Test connections under load by logging MAP voltage and RPM synchronously. A mismatch suggests either a voltage drop (use a 1Ω shunt resistor to measure current) or timing misalignment (compare cam/crank signals with a dual-channel oscilloscope). For sequential injection setups, cross-reference the RPM signal with cam position sensor data to confirm phase alignment; timing errors here cause AFR swings of ±12% at 6,000 RPM.
Shield all sensor wiring with aluminum foil or braided sleeving tied to a single-point ground at the ECU, avoiding loops longer than 10cm. Rotary engines or high-cylinder-count setups (e.g., V12) may need optical isolation between the tach signal and ECU to prevent ground offsets from injectors or coils corrupting the waveform. Use an IL300 linear optocoupler if the signal exceeds 10kHz bandwidth.
Troubleshooting Static Offsets
If MAP readings drift by ±0.3 bar at idle, suspect a leaking vacuum reference line or a faulty regulator–replace the 5V reference capacitor on the ECU (usually 10μF 35V) if ripple exceeds 50mV. For RPM signals showing random drops, check for intermittent ground paths by probing with a 1kΩ resistor to battery positive; a 300mV drop indicates a grounding issue. Avoid daisy-chaining sensor grounds with injectors or EGT probes, as current draw spikes can induce offsets.

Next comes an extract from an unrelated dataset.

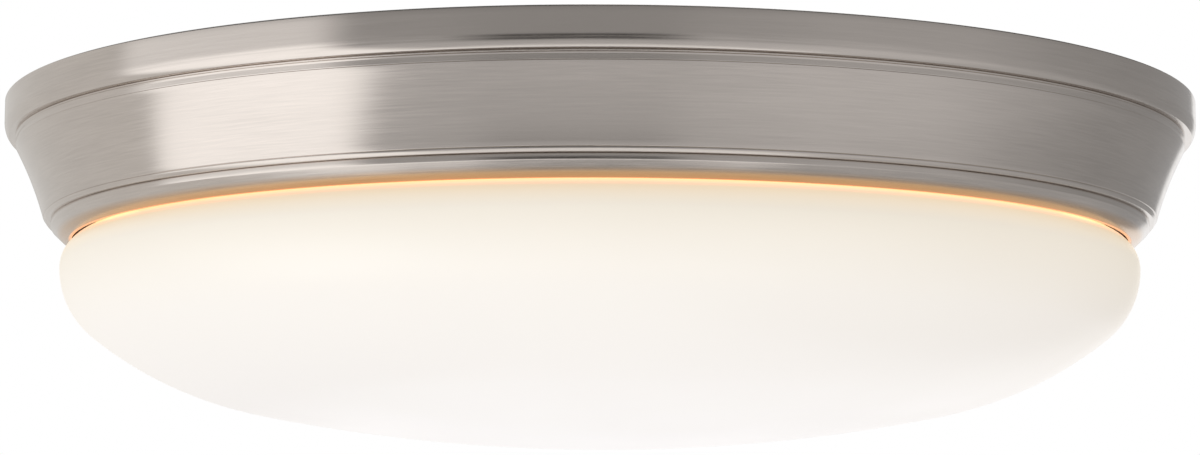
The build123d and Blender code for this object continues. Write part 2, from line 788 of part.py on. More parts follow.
def glass_bowl():
    """The opal bowl: neck, flare, bulge and one shallow closing curve, of even wall."""
    bulge_centre = (glass_widest_radius - glass_top_bulge_radius, glass_widest_z)
    side_centre = (glass_widest_radius - glass_side_radius, glass_widest_z)
    side_end = on_circle(side_centre, glass_side_radius, -glass_side_turn)
    step = glass_side_radius - glass_shoulder_radius
    shoulder_centre = on_circle(side_centre, step, -glass_side_turn)
    shoulder_end = on_circle(shoulder_centre, glass_shoulder_radius, -glass_shoulder_turn)
    turn = math.radians(glass_shoulder_turn)
    cap_radius = shoulder_end[0] / math.cos(turn)
    cap_centre = (0.0, shoulder_end[1] + cap_radius * math.sin(turn))

    flare_centre = (glass_neck_radius + glass_flare_radius, glass_flare_z)
    across = (flare_centre[0] - bulge_centre[0], flare_centre[1] - bulge_centre[1])
    flare_angle = math.degrees(math.atan2(across[1], across[0]))
    shift = math.hypot(*across) - glass_flare_radius - glass_top_bulge_radius
    print("glass flare meets its bulge within", round(abs(shift), 3), "mm")
    print("glass pole at", round(cap_centre[1] - cap_radius, 2), "cap radius", round(cap_radius, 1))

    def side(inset):
        """The section's edges from the neck to the pole, at a distance inside the outer skin."""
        neck = glass_neck_radius - inset
        flare = glass_flare_radius + inset
        bulge_point = on_circle(bulge_centre, glass_top_bulge_radius - inset, flare_angle)
        flare_middle = on_circle(flare_centre, flare, (flare_angle + 180 + 180) / 2)
        return [
            ThreePointArc((neck, glass_flare_z), flare_middle, bulge_point),
            section_arc(bulge_centre, glass_top_bulge_radius - inset, flare_angle, 0),
            section_arc(side_centre, glass_side_radius - inset, 0, -glass_side_turn),
            section_arc(shoulder_centre, glass_shoulder_radius - inset,
                        -glass_side_turn, -glass_shoulder_turn),
            section_arc(cap_centre, cap_radius - inset, -glass_shoulder_turn, -90),
        ]

    neck_inner = glass_neck_radius - glass_wall
    rim_low = glass_rim_z - glass_rim_depth
    pole = cap_centre[1] - cap_radius
    edges = side(0) + side(glass_wall) + [
        Line((0, pole), (0, pole + glass_wall)),
        Line((neck_inner, glass_flare_z), (neck_inner, glass_rim_z - 0.8)),
        Line((neck_inner, glass_rim_z - 0.8), (neck_inner + 0.8, glass_rim_z)),
        Line((neck_inner + 0.8, glass_rim_z), (glass_rim_radius - 0.8, glass_rim_z)),
        Line((glass_rim_radius - 0.8, glass_rim_z), (glass_rim_radius, glass_rim_z - 0.8)),
        Line((glass_rim_radius, glass_rim_z - 0.8), (glass_rim_radius, rim_low + 0.7)),
        Line((glass_rim_radius, rim_low + 0.7), (glass_neck_radius, rim_low)),
        Line((glass_neck_radius, rim_low), (glass_neck_radius, glass_flare_z)),
    ]
    return spun(edges)


# ---------------------------------------------------------------- all nodes
def nodes():
    first_lug = lug_angles()[0]
    pieces = {
        "trim_ring": trim_ring(),
        "base_plate": base_plate(),
        "ring_rivets": ring_rivets(),
        "crossbar": crossbar(),
        "crossbar_studs": crossbar_studs(),
        "stud_lock_nuts": stud_lock_nuts(),
        "cap_nuts": cap_nuts(),
        "ground_screw": ground_screw(),
        "wire_bushing": wire_bushing(),
        "terminal_block": terminal_block(),
        "terminal_screw": terminal_screw(),
        "live_lead": input_lead(outer=False),
        "neutral_lead": input_lead(outer=True),
        "positive_lead": output_lead(1),
        "negative_lead": output_lead(-1),
        "lead_grommet": lead_grommet(),
        "driver_case": driver_case(),
        "driver_lid": driver_lid(),
        "driver_board": driver_board(),
        "driver_transformer": driver_transformer(),
        "driver_capacitors": driver_capacitors(),
        "driver_screws": driver_screws(),
        "tray_standoffs": tray_standoffs(),
        "tray_screws": tray_screws(),
        "led_tray": led_tray(),
        "led_board": led_board(),
        "led_chips": led_chips(),
        "board_screws": board_screws(),
        "board_connector": board_connector(),
        "bracket_rivets": bracket_rivets(),
        "hold_down_springs": around(hold_down_spring(), lug_count, first_lug),
        "spring_rivets": around(spring_rivet(), lug_count, first_lug),
        "glass_carrier_ring": glass_carrier_ring(),
        "glass_clips": around(glass_clip(), lug_count, first_lug + 60),
        "clip_rivets": around(clip_rivet(), lug_count, first_lug + 60),
        "glass_gasket": glass_gasket(),
        "glass_bowl": glass_bowl(),
    }
    for number, bracket in enumerate(around(lug_bracket(), lug_count, first_lug), start=1):
        pieces["lug_bracket_" + str(number)] = bracket
    return pieces


os.makedirs("parts", exist_ok=True)
for name, piece in nodes().items():
    solids = piece if isinstance(piece, list) else [piece]
    export_step(Compound(children=solids) if len(solids) > 1 else solids[0],
                os.path.join("parts", name + ".step"))
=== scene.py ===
import math

import bmesh
import bpy
from bpy.props import FloatProperty, FloatVectorProperty, IntProperty, PointerProperty
from mathutils import Matrix, Vector


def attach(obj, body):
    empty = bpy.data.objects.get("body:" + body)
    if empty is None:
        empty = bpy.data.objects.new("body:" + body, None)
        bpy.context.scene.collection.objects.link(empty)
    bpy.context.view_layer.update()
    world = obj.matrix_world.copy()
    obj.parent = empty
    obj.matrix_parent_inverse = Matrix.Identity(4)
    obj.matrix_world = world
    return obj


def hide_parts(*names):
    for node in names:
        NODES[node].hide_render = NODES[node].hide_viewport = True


bl_info = {
    "name": "Flush mount ceiling light",
    "version": (1, 0, 0),
    "blender": (4, 5, 0),
    "location": "3D View > Sidebar > Ceiling Light",
    "description": "Dresses the frame of a flush mount ceiling light with its finished pieces",
    "category": "Object",
}

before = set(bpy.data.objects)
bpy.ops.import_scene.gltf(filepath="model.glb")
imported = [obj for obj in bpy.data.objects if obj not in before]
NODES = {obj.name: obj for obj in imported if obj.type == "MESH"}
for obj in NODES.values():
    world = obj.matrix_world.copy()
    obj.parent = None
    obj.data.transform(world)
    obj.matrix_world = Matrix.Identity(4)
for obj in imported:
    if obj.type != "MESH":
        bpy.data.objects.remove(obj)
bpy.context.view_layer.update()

MM = 0.001
FULL_TURN = 2.0 * math.pi
SAME_POINT = 1e-6

# The light's own sizes are in millimetres, as (radius, height) in a section or as (x, y, z)
# elsewhere, with the ceiling plane at height zero and the light hanging below it. Positions
# in a finish and the sizes of the studio are in metres.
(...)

Final validation requires a road test with data logging. Confirm MAP pressure correlates with throttle position (linear slope within 5%) and RPM transitions show no latency above 50ms. For turbosystems, ensure the signal holds steady under 20 psi boost–interference from wastegate solenoids often manifests as brief 0.2V spikes; mitigate with a ferrite bead on the signal wire near the ECU connector.